A common approach for this kind of problems (especially if n is large) is to precompute a spatial index structure, such as a kd tree or an octtree and perform the search for nearest neighbors with the help of it. Through the nodes of the octtree, the available point are put into bins, so you can be sure they are mutually close. Also you minimize the number of comparisons.
A sketch of the implementation with an octtree: you need a Node class that stores its bounding box. A derived LeafNode class stores small number of points up to a maximum (e.g. k = 20), that are added with an insert function. A derived NonLeafNode class stores references to 8 subnodes (which may be both Leaf and NonLeafNodes).
The tree is represented by a root node, all insertions and queries start here. The tree is built up by starting with the first k points being inserted into a LeafNode. If the k+1st point is inserted, the bounding box is split into 8 sub boxes and the contained points are sorted into them. The current LeafNode is replaced by one NonLeafNode with 8 subnodes.
This is iterated until all points are in the tree.
For nearest neighbor searches, the tree is traversed starting from the root node by comparing with the bounding box.

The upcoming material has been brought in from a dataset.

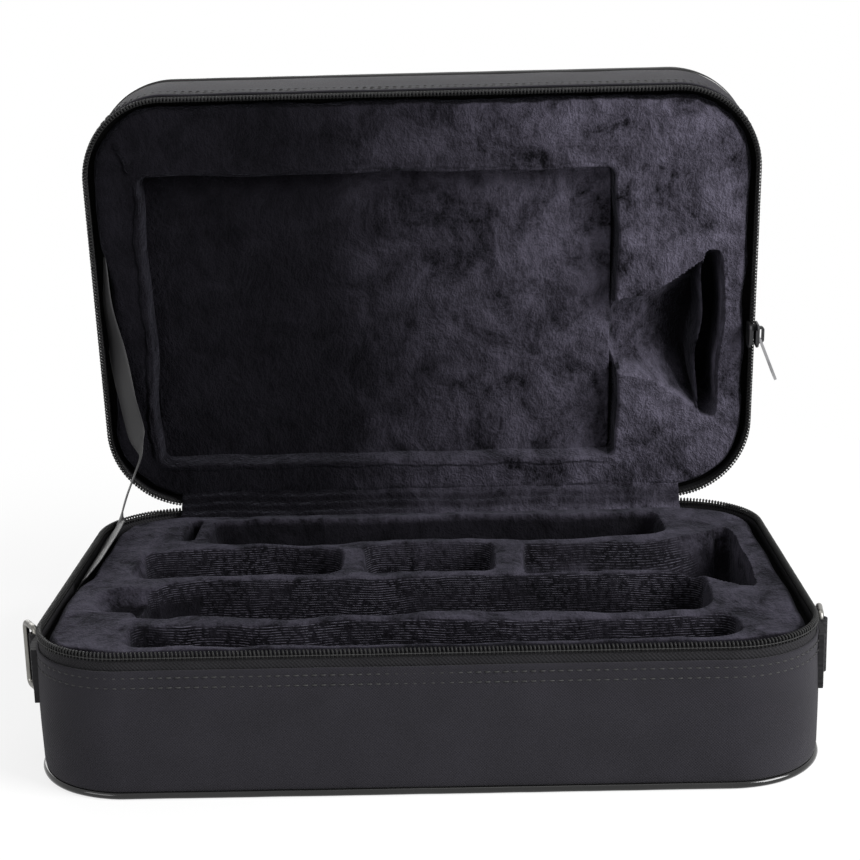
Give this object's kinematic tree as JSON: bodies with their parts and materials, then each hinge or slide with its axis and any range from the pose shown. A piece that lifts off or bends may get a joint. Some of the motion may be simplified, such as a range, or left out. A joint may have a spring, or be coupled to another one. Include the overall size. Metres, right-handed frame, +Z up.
{
  "type": "clarinet case",
  "caption": "Soft zip case for a clarinet, standing open: foam tub and lid covered in cloth, lined in plush with shaped pockets, with a ribbon stay and strap rings.",
  "frame": {"origin": "middle of the base's underside, on the surface the case stands on", "axes": "+Z up, +Y from the open front to the hinge, +X to the right when facing the open case, along its long side"},
  "size_m": [0.3737, 0.2779, 0.2981],
  "materials": {
    "foam": "matte",
    "plush": "matte",
    "cloth": "matte",
    "piping": "satin",
    "tape": "matte",
    "zip_coil": "satin",
    "zip_metal": "satin",
    "ring_metal": "satin",
    "webbing": "matte",
    "ribbon": "satin"
  },
  "bodies": {
    "base": {"base_shell": "foam", "base_insert": "foam", "base_lining": "plush", "base_cover": "cloth", "base_panel": "cloth", "base_piping": "piping", "base_zip_tape": "tape", "base_zip_coil": "zip_coil", "hinge_cloth": "cloth", "hinge_lining": "plush", "stay_ribbon": "ribbon", "strap_tab_left": "webbing", "strap_tab_right": "webbing"},
    "lid": {"lid_shell": "foam", "lid_insert": "foam", "lid_lining": "plush", "lid_cover": "cloth", "lid_panel": "cloth", "lid_piping": "piping", "lid_zip_tape": "tape", "lid_zip_coil": "zip_coil", "lid_recess_board": "plush"},
    "slider": {"zip_slider": "zip_metal", "slider_bridge": "zip_metal"},
    "pull": {"zip_pull": "zip_metal"},
    "left_ring": {"strap_ring_left": "ring_metal"},
    "right_ring": {"strap_ring_right": "ring_metal"}
  },
  "joints": [
    {"name": "lid_hinge", "type": "hinge", "parent": "base", "child": "lid", "pos_m": [0, 0.1113, 0.068], "axis": [1, 0, 0], "range_deg": [-38, 82.5], "deforming": ["hinge_cloth", "hinge_lining", "stay_ribbon"]},
    {"name": "slider_travel", "type": "slide", "parent": "lid", "child": "slider", "axis": [0, -0.1305, 0.9914], "range_m": [-0.042, 0.081]},
    {"name": "pull_swing", "type": "hinge", "parent": "slider", "child": "pull", "pos_m": [0.17695, 0.09959, 0.15698], "axis": [0, -0.9914, -0.1305], "range_deg": [-20, 100]},
    {"name": "left_ring_swing", "type": "hinge", "parent": "base", "child": "left_ring", "pos_m": [-0.17825, -0.061, 0.0453], "axis": [0, 0, 1], "range_deg": [-25, 110]},
    {"name": "right_ring_swing", "type": "hinge", "parent": "base", "child": "right_ring", "pos_m": [0.17825, -0.061, 0.0453], "axis": [0, 0, -1], "range_deg": [0, 135]}
  ]
}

If the query point is within a node's bounding box, the traversal goes into that node. Note that if you found the nearest candidate, you also need to check with neighboring nodes in the octtree.
For a kdtree implementation check the wikipedia page, looks quite straigthforward.
Since you are not looking for an optimal solution, here's a heuristic you may consider.
For each point p compute two points: the nearest neighbour and the farthest neighbour that are closest and farthest to p respectively. Now let q be the point with the largest farthest neighbour (q is an extreme point in the input). Match q with its nearest neighbour, delete both of them and recursively compute the matching for the remaining points.
This is certainly NOT optimal, but it does seem to do reasonably well on small input sets. If you need an optimal solution you should read about the euclidean matching problem.